:: SOURCE EXCERPT

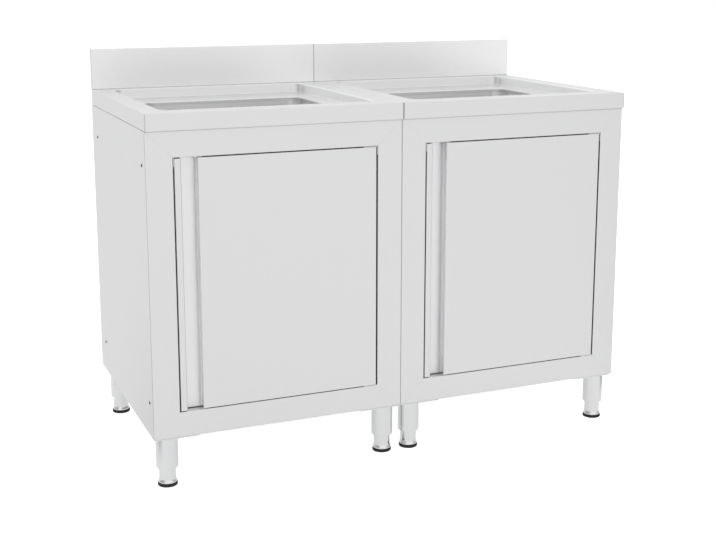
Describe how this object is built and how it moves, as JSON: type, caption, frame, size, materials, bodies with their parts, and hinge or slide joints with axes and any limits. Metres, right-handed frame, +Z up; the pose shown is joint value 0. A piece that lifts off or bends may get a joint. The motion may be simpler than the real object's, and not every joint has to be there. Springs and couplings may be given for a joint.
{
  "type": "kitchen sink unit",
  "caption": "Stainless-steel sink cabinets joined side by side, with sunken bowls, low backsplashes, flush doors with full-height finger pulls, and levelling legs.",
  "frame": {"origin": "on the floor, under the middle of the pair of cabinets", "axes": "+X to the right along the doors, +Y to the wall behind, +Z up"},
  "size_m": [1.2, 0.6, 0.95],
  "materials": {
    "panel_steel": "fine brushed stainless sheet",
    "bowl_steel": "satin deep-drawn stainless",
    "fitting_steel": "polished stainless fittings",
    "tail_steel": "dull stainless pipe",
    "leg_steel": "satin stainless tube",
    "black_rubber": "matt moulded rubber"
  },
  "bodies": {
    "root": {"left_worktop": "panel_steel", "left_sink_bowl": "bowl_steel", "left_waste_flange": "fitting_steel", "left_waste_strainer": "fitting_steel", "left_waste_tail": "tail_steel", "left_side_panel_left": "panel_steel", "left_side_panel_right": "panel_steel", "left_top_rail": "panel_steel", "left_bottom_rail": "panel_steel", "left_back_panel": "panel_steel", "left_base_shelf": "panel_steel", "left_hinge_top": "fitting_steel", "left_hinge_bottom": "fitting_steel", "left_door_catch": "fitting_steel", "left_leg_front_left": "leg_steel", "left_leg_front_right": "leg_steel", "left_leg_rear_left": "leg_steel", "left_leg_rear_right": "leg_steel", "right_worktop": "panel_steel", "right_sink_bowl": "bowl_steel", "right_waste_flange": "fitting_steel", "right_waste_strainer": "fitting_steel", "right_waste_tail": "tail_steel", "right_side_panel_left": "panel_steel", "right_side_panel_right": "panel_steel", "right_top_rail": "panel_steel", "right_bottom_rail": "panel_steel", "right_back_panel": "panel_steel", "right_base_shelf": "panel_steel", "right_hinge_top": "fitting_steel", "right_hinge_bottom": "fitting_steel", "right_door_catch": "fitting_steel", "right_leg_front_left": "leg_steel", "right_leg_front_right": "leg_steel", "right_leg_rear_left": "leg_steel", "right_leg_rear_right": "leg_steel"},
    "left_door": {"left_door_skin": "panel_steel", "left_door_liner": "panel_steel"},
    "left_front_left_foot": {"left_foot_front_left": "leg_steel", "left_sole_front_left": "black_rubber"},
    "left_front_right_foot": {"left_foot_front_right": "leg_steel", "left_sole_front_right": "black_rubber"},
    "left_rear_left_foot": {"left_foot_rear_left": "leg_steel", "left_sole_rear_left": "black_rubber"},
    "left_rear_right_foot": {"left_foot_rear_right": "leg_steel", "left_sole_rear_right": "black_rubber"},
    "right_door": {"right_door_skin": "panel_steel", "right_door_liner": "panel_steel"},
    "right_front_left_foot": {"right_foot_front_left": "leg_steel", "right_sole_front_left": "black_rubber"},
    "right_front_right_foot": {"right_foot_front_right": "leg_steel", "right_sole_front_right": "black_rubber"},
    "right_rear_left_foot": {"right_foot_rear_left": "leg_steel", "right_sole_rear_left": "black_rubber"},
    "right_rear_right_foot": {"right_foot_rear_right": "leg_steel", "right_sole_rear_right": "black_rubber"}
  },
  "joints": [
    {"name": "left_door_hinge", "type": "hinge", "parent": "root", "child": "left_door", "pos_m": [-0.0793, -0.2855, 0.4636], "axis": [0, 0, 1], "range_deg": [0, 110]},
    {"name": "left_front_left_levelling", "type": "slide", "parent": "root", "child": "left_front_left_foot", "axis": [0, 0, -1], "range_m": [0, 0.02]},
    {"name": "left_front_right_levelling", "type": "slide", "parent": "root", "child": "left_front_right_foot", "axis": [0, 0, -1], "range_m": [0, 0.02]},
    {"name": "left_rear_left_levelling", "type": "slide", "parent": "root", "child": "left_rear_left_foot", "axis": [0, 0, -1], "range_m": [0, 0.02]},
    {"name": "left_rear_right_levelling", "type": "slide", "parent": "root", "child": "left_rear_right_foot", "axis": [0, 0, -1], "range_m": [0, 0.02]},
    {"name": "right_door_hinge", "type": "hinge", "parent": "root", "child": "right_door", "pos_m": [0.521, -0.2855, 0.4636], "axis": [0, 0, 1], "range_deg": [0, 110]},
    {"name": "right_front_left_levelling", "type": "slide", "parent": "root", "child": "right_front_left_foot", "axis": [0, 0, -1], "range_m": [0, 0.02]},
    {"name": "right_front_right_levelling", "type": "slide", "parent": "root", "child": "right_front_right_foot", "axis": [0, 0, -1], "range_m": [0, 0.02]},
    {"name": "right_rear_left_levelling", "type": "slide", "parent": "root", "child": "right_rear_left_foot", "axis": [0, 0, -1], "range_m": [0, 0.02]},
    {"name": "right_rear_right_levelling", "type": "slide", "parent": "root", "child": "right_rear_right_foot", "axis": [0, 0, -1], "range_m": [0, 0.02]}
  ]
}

::::

# GIVEN EXERCISE
Give the data again, exactly as it stands.

# RESPONSE
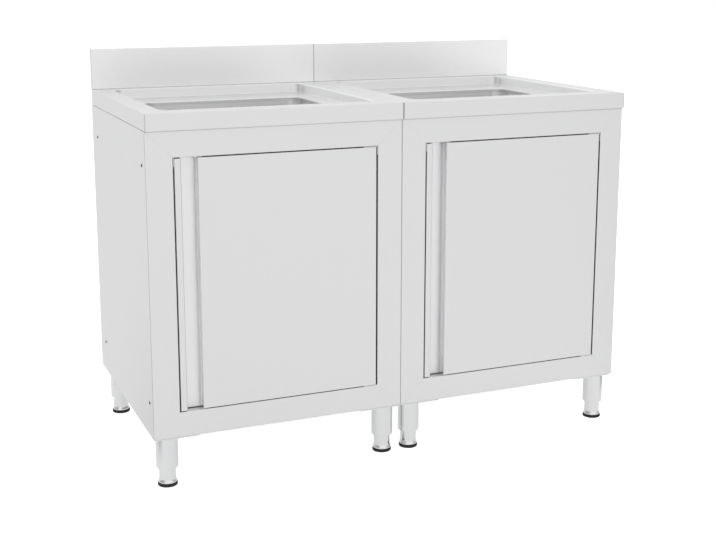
Describe how this object is built and how it moves, as JSON: type, caption, frame, size, materials, bodies with their parts, and hinge or slide joints with axes and any limits. Metres, right-handed frame, +Z up; the pose shown is joint value 0. A piece that lifts off or bends may get a joint. The motion may be simpler than the real object's, and not every joint has to be there. Springs and couplings may be given for a joint.
{
  "type": "kitchen sink unit",
  "caption": "Stainless-steel sink cabinets joined side by side, with sunken bowls, low backsplashes, flush doors with full-height finger pulls, and levelling legs.",
  "frame": {"origin": "on the floor, under the middle of the pair of cabinets", "axes": "+X to the right along the doors, +Y to the wall behind, +Z up"},
  "size_m": [1.2, 0.6, 0.95],
  "materials": {
    "panel_steel": "fine brushed stainless sheet",
    "bowl_steel": "satin deep-drawn stainless",
    "fitting_steel": "polished stainless fittings",
    "tail_steel": "dull stainless pipe",
    "leg_steel": "satin stainless tube",
    "black_rubber": "matt moulded rubber"
  },
  "bodies": {
    "root": {"left_worktop": "panel_steel", "left_sink_bowl": "bowl_steel", "left_waste_flange": "fitting_steel", "left_waste_strainer": "fitting_steel", "left_waste_tail": "tail_steel", "left_side_panel_left": "panel_steel", "left_side_panel_right": "panel_steel", "left_top_rail": "panel_steel", "left_bottom_rail": "panel_steel", "left_back_panel": "panel_steel", "left_base_shelf": "panel_steel", "left_hinge_top": "fitting_steel", "left_hinge_bottom": "fitting_steel", "left_door_catch": "fitting_steel", "left_leg_front_left": "leg_steel", "left_leg_front_right": "leg_steel", "left_leg_rear_left": "leg_steel", "left_leg_rear_right": "leg_steel", "right_worktop": "panel_steel", "right_sink_bowl": "bowl_steel", "right_waste_flange": "fitting_steel", "right_waste_strainer": "fitting_steel", "right_waste_tail": "tail_steel", "right_side_panel_left": "panel_steel", "right_side_panel_right": "panel_steel", "right_top_rail": "panel_steel", "right_bottom_rail": "panel_steel", "right_back_panel": "panel_steel", "right_base_shelf": "panel_steel", "right_hinge_top": "fitting_steel", "right_hinge_bottom": "fitting_steel", "right_door_catch": "fitting_steel", "right_leg_front_left": "leg_steel", "right_leg_front_right": "leg_steel", "right_leg_rear_left": "leg_steel", "right_leg_rear_right": "leg_steel"},
    "left_door": {"left_door_skin": "panel_steel", "left_door_liner": "panel_steel"},
    "left_front_left_foot": {"left_foot_front_left": "leg_steel", "left_sole_front_left": "black_rubber"},
    "left_front_right_foot": {"left_foot_front_right": "leg_steel", "left_sole_front_right": "black_rubber"},
    "left_rear_left_foot": {"left_foot_rear_left": "leg_steel", "left_sole_rear_left": "black_rubber"},
    "left_rear_right_foot": {"left_foot_rear_right": "leg_steel", "left_sole_rear_right": "black_rubber"},
    "right_door": {"right_door_skin": "panel_steel", "right_door_liner": "panel_steel"},
    "right_front_left_foot": {"right_foot_front_left": "leg_steel", "right_sole_front_left": "black_rubber"},
    "right_front_right_foot": {"right_foot_front_right": "leg_steel", "right_sole_front_right": "black_rubber"},
    "right_rear_left_foot": {"right_foot_rear_left": "leg_steel", "right_sole_rear_left": "black_rubber"},
    "right_rear_right_foot": {"right_foot_rear_right": "leg_steel", "right_sole_rear_right": "black_rubber"}
  },
  "joints": [
    {"name": "left_door_hinge", "type": "hinge", "parent": "root", "child": "left_door", "pos_m": [-0.0793, -0.2855, 0.4636], "axis": [0, 0, 1], "range_deg": [0, 110]},
    {"name": "left_front_left_levelling", "type": "slide", "parent": "root", "child": "left_front_left_foot", "axis": [0, 0, -1], "range_m": [0, 0.02]},
    {"name": "left_front_right_levelling", "type": "slide", "parent": "root", "child": "left_front_right_foot", "axis": [0, 0, -1], "range_m": [0, 0.02]},
    {"name": "left_rear_left_levelling", "type": "slide", "parent": "root", "child": "left_rear_left_foot", "axis": [0, 0, -1], "range_m": [0, 0.02]},
    {"name": "left_rear_right_levelling", "type": "slide", "parent": "root", "child": "left_rear_right_foot", "axis": [0, 0, -1], "range_m": [0, 0.02]},
    {"name": "right_door_hinge", "type": "hinge", "parent": "root", "child": "right_door", "pos_m": [0.521, -0.2855, 0.4636], "axis": [0, 0, 1], "range_deg": [0, 110]},
    {"name": "right_front_left_levelling", "type": "slide", "parent": "root", "child": "right_front_left_foot", "axis": [0, 0, -1], "range_m": [0, 0.02]},
    {"name": "right_front_right_levelling", "type": "slide", "parent": "root", "child": "right_front_right_foot", "axis": [0, 0, -1], "range_m": [0, 0.02]},
    {"name": "right_rear_left_levelling", "type": "slide", "parent": "root", "child": "right_rear_left_foot", "axis": [0, 0, -1], "range_m": [0, 0.02]},
    {"name": "right_rear_right_levelling", "type": "slide", "parent": "root", "child": "right_rear_right_foot", "axis": [0, 0, -1], "range_m": [0, 0.02]}
  ]
}